All three national parks are easily accessible by road, so a country-wide circuit through Rwanda’s gently rolling hills can provide a fascinating and rewarding Rwandan safari experience. It could include Volcanoes National Park (for gorillas, trekking and birding), primate-filled Nyungwe Forest (for chimpanzees, waterfalls, bird watching and hiking) and Akagera (for a typically East African Big Five Savannah safari experience), along with some time on Lake Kivu (for boating, kayaking and hiking) and a couple of days to explore the capital city of Kigali (with its sobering genocide museum).
With its stunning mountain scenery and surprisingly diverse wildlife resources, Rwanda offers far more than Africa’s premier mountain gorilla viewing, and is absolutely worthy of further exploration.
Drive anywhere in Tanzania and Kenya
Kenya and Tanzania are good choices for self-driving safaris but with the vast and rugged routes in the safari parks here we recommend 4×4 car rental with driver. It has everything we image Africa to be: Savannah plains teeming with grazers and predators, views of the snow-capped peaks of Kilimanjaro, palm-fringed beaches, sweaty jungles and a vast inhospitable desert. With the oldest safari industry on the continent, the Kenyans run a smooth operation and most tourists seem to walk away happy and fulfilled. I first went to Kenya in 1995 and I’ve been back many times since. It is easy to see a big variety of animals in Kenya.
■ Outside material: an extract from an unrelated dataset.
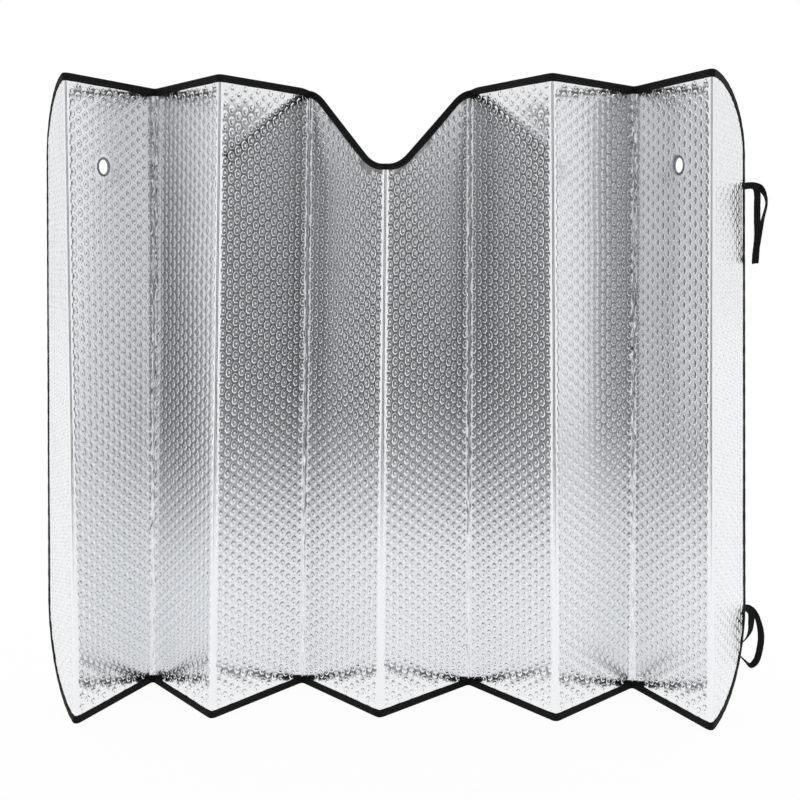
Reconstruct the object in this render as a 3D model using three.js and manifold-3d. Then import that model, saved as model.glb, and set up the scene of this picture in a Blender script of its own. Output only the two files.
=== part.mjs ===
// Folding windscreen sunshade: one sheet of foil-faced bubble film, standing open in a zigzag.
// Millimetres. +X across the windscreen, +Y away from the viewer, +Z up, base on the ground.

import * as THREE from 'three';
import { mergeVertices } from 'three/addons/utils/BufferGeometryUtils.js';
import Module from 'manifold-3d';

const wasm = await Module();
wasm.setup();

// Cut size of the sheet, laid flat
const PANEL_WIDTH = 130;
const SHEET_HEIGHT = 600;

// Plan direction of each panel, left to right, in degrees from +X; positive panels run away
const HEAD_DIRECTIONS = [-68.9, 63.5, -54.0, 55.7, -54.6, 52.0, -59.0, 46.6, -69.7, 63.9];
const FOOT_DIRECTIONS = [-65.2, 69.1, -55.8, 54.4, -52.6, 47.9, -55.0, 48.3, -68.0, 62.6];
// How far the head of the left edge leans in over its foot
const HEAD_LEAN_X = 5.7;
const HEAD_LEAN_Y = 1.5;

// Film: two foils with a layer of bubbles, welded flat at the creases and along the edge
const FILM_THICKNESS = 2.6;
const WELD_THICKNESS = 0.8;
const WELD_WIDTH = 6.4;
const BUBBLE_RAMP = 2.5;

// Rounded outer corners of the two end panels
const TOP_CORNER_HEIGHT = 68;
const BOTTOM_CORNER_HEIGHT = 90;

// Mirror notch in the top edge
const NOTCH_DEPTH = 81;
const NOTCH_FLANK_ANGLE = 37.6;
const NOTCH_BOTTOM_RADIUS = 51;
const NOTCH_SHOULDER_RADIUS = 66;

// Punched holes, one in each second panel
const HOLE_DIAMETER = 13.6;
const HOLE_FROM_CREASE = 51;
const HOLE_FROM_TOP = 82;

// Edge binding: one tape folded over the cut edge
const BINDING_WIDTH = 6.9;
const BINDING_TAPE = 0.5;
const BINDING_ROUNDING = 0.4;
const PIECE_GAP = 0.3;

// Elastic loops, sewn by both ends to the back of the binding on the right edge
const STRAP_WIDTH = 6.5;
const STRAP_THICKNESS = 1.0;
const STRAP_SEAT = 6;
const UPPER_STRAP_HEIGHT = 502;
const LOWER_STRAP_HEIGHT = 83;

// Fineness of the faceting
const FOLD_STEPS = 4;
const CORNER_STEPS = 8;
const SIDE_STEPS = 6;
const NOTCH_STEPS = 5;
const PANEL_ROWS = 8;
const WIDEST_SPAN = 62;
const NARROWEST_SPAN = 2;
const HOLE_SIDES = 28;
const STRAP_STEPS = 44;

const panelCount = HEAD_DIRECTIONS.length;
const sheetWidth = panelCount * PANEL_WIDTH;
const halfFilm = FILM_THICKNESS / 2;
const halfWeld = WELD_THICKNESS / 2;
const halfBinding = halfWeld + PIECE_GAP + BINDING_TAPE;
const foldReach = WELD_WIDTH / 2 + BUBBLE_RAMP;
const cornerWidth = PANEL_WIDTH - foldReach;

// Insets from the outline: the sheet's cut edge, the end of its flat margin, its full thickness
const cutInset = BINDING_TAPE + PIECE_GAP;
const marginInset = BINDING_WIDTH + PIECE_GAP;
const filmInset = marginInset + BUBBLE_RAMP;

// Height of the top edge above the base, at a distance from the notch's middle and an inset
const flank = THREE.MathUtils.degToRad(NOTCH_FLANK_ANGLE);
const notchCentreHeight = SHEET_HEIGHT - NOTCH_DEPTH + NOTCH_BOTTOM_RADIUS;
const shoulderHeight = SHEET_HEIGHT - NOTCH_SHOULDER_RADIUS;
const arcsTogether = (NOTCH_BOTTOM_RADIUS + NOTCH_SHOULDER_RADIUS) / Math.cos(flank);
const shoulderDistance = (shoulderHeight - notchCentreHeight + arcsTogether) / Math.tan(flank);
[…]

You can visit Masai Mara. I’ve been lucky to witness one of the biggest wildlife spectacles in the world here: the annual wildebeest migration. The timing for this is hard to predict exactly, but the Masai Mara offers some of the best all-year game viewing in a big eco – system. It is especially rewarding for big cats.
Amboseli National Park with its big-tusked elephants is another one you can visit on a self-drive. The Rift valley lakes in Kenya are some of the most accessible in East Africa, and seeing big flocks of flamingos in Nakuru National Park is another highlight. Deviating a little bit from the main tourist hotspots, you can also visit Samburu National Reserve. This arid environment is home to many desert-adapted species, not easily seen elsewhere.
Some people might like to end their safari with some time on the beach, and Kenya’s Indian Ocean coastline is one of the finest. I’m not a beach person, but I love heading to some of the pristine coastal forests. Shimba Hills with its sable antelope and many forest creatures is excellent for birding as well.